WORK TO COMPLETE: Scan the records below for the line containing "sockets = [fuse(inlet, *pins)]" and the line containing "for body, members". Copy both, plus every line between, exactly.

DATA LINES:
---+---

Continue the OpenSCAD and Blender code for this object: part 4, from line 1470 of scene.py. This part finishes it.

---+---

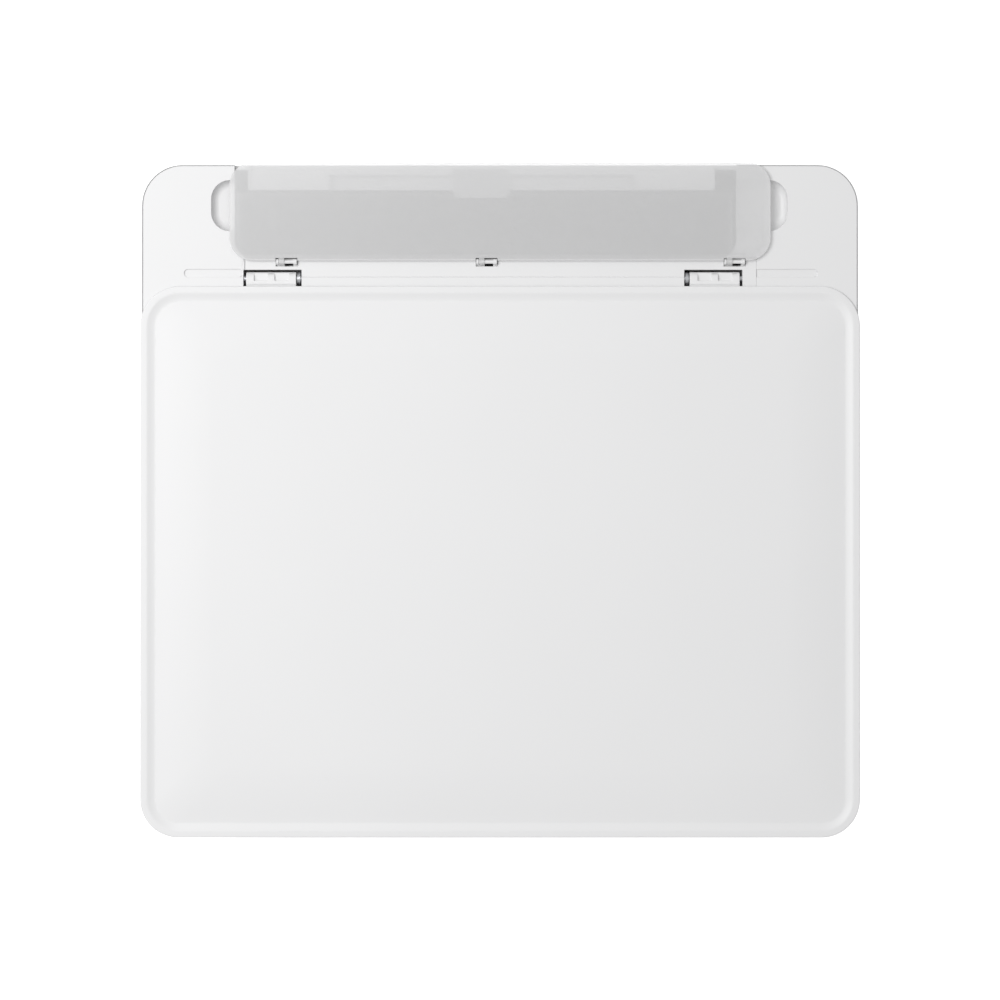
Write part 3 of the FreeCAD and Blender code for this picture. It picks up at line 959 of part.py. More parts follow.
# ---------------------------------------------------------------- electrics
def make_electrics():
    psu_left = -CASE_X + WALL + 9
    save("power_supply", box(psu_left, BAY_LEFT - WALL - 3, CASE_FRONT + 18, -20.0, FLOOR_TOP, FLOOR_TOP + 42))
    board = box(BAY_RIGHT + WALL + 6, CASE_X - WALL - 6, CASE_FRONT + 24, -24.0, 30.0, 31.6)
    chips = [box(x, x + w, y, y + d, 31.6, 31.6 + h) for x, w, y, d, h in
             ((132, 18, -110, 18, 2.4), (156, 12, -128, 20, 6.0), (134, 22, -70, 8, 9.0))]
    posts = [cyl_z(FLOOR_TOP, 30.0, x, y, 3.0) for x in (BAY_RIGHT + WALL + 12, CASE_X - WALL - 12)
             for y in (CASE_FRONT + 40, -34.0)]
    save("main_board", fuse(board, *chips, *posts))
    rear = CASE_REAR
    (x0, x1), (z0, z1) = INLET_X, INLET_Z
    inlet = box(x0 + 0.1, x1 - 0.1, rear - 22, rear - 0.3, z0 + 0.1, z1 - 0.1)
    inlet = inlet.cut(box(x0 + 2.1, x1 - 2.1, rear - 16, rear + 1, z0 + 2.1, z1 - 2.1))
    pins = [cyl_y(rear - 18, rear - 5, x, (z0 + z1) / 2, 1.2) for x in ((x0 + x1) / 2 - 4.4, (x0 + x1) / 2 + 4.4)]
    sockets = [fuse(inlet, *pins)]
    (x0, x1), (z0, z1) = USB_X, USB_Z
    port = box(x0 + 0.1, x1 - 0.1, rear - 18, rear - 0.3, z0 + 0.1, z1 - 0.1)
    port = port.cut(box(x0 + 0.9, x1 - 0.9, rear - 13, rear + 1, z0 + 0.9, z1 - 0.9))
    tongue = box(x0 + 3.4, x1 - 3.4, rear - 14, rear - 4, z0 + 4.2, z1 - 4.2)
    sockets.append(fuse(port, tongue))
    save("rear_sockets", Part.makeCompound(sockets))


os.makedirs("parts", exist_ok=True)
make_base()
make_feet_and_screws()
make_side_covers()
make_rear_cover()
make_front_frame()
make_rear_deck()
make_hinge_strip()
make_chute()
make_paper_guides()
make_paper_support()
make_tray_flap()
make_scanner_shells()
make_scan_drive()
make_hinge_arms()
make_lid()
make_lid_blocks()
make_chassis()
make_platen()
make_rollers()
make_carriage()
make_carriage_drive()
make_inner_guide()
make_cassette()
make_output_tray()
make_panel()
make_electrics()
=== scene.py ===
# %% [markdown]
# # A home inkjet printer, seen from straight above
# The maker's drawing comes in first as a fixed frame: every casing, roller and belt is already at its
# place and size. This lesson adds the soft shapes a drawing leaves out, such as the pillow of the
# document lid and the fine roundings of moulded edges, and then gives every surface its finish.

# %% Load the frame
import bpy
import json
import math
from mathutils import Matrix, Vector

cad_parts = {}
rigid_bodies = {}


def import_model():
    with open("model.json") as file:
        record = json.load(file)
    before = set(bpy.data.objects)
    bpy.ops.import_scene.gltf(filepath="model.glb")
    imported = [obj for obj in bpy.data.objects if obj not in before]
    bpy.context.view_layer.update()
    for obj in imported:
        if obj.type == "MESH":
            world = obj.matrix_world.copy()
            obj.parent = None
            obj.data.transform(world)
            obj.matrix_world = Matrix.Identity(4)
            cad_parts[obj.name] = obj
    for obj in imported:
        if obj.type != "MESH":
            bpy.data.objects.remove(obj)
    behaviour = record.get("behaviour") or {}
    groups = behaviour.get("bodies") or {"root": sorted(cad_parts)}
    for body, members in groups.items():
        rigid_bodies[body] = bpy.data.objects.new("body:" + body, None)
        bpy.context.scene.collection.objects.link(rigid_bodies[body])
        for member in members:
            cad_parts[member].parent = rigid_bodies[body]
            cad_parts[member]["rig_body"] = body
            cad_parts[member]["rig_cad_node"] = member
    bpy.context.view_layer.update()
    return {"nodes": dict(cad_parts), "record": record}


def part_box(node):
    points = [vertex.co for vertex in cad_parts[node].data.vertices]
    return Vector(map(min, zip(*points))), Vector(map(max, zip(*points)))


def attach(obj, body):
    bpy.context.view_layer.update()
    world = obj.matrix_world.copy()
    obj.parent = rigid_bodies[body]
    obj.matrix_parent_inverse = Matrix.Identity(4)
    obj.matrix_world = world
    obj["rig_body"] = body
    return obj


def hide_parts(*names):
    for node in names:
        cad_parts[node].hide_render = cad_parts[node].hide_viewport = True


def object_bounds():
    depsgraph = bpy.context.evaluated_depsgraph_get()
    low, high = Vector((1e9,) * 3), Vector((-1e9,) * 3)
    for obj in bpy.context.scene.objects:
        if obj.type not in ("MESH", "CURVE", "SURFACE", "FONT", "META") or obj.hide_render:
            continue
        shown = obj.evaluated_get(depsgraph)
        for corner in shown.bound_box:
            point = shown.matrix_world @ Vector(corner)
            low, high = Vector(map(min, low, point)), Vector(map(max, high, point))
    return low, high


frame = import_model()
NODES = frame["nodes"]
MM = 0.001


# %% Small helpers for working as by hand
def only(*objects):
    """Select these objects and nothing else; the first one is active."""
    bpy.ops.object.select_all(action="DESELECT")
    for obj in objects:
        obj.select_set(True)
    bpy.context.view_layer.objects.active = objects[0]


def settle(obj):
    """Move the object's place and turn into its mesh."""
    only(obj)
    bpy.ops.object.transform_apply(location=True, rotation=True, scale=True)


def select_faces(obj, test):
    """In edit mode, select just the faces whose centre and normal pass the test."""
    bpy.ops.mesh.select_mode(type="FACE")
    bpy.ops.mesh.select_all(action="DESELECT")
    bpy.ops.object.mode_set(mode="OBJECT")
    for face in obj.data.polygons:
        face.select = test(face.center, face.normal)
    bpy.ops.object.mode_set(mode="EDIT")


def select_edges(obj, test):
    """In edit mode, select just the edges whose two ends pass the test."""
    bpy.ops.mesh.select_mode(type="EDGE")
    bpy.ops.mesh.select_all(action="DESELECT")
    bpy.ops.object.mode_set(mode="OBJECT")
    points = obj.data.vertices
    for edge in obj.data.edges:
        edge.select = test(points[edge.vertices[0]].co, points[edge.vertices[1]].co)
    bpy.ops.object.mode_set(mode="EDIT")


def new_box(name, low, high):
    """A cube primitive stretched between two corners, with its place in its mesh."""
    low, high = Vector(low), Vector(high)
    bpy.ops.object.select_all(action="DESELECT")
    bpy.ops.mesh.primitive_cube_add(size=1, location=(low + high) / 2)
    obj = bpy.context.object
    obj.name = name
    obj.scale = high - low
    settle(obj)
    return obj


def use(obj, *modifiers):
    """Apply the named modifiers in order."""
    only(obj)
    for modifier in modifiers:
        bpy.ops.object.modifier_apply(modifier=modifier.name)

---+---

THE RESPONSE:
    sockets = [fuse(inlet, *pins)]
    (x0, x1), (z0, z1) = USB_X, USB_Z
    port = box(x0 + 0.1, x1 - 0.1, rear - 18, rear - 0.3, z0 + 0.1, z1 - 0.1)
    port = port.cut(box(x0 + 0.9, x1 - 0.9, rear - 13, rear + 1, z0 + 0.9, z1 - 0.9))
    tongue = box(x0 + 3.4, x1 - 3.4, rear - 14, rear - 4, z0 + 4.2, z1 - 4.2)
    sockets.append(fuse(port, tongue))
    save("rear_sockets", Part.makeCompound(sockets))


os.makedirs("parts", exist_ok=True)
make_base()
make_feet_and_screws()
make_side_covers()
make_rear_cover()
make_front_frame()
make_rear_deck()
make_hinge_strip()
make_chute()
make_paper_guides()
make_paper_support()
make_tray_flap()
make_scanner_shells()
make_scan_drive()
make_hinge_arms()
make_lid()
make_lid_blocks()
make_chassis()
make_platen()
make_rollers()
make_carriage()
make_carriage_drive()
make_inner_guide()
make_cassette()
make_output_tray()
make_panel()
make_electrics()
=== scene.py ===
# %% [markdown]
# # A home inkjet printer, seen from straight above
# The maker's drawing comes in first as a fixed frame: every casing, roller and belt is already at its
# place and size. This lesson adds the soft shapes a drawing leaves out, such as the pillow of the
# document lid and the fine roundings of moulded edges, and then gives every surface its finish.

# %% Load the frame
import bpy
import json
import math
from mathutils import Matrix, Vector

cad_parts = {}
rigid_bodies = {}


def import_model():
    with open("model.json") as file:
        record = json.load(file)
    before = set(bpy.data.objects)
    bpy.ops.import_scene.gltf(filepath="model.glb")
    imported = [obj for obj in bpy.data.objects if obj not in before]
    bpy.context.view_layer.update()
    for obj in imported:
        if obj.type == "MESH":
            world = obj.matrix_world.copy()
            obj.parent = None
            obj.data.transform(world)
            obj.matrix_world = Matrix.Identity(4)
            cad_parts[obj.name] = obj
    for obj in imported:
        if obj.type != "MESH":
            bpy.data.objects.remove(obj)
    behaviour = record.get("behaviour") or {}
    groups = behaviour.get("bodies") or {"root": sorted(cad_parts)}
    for body, members in groups.items():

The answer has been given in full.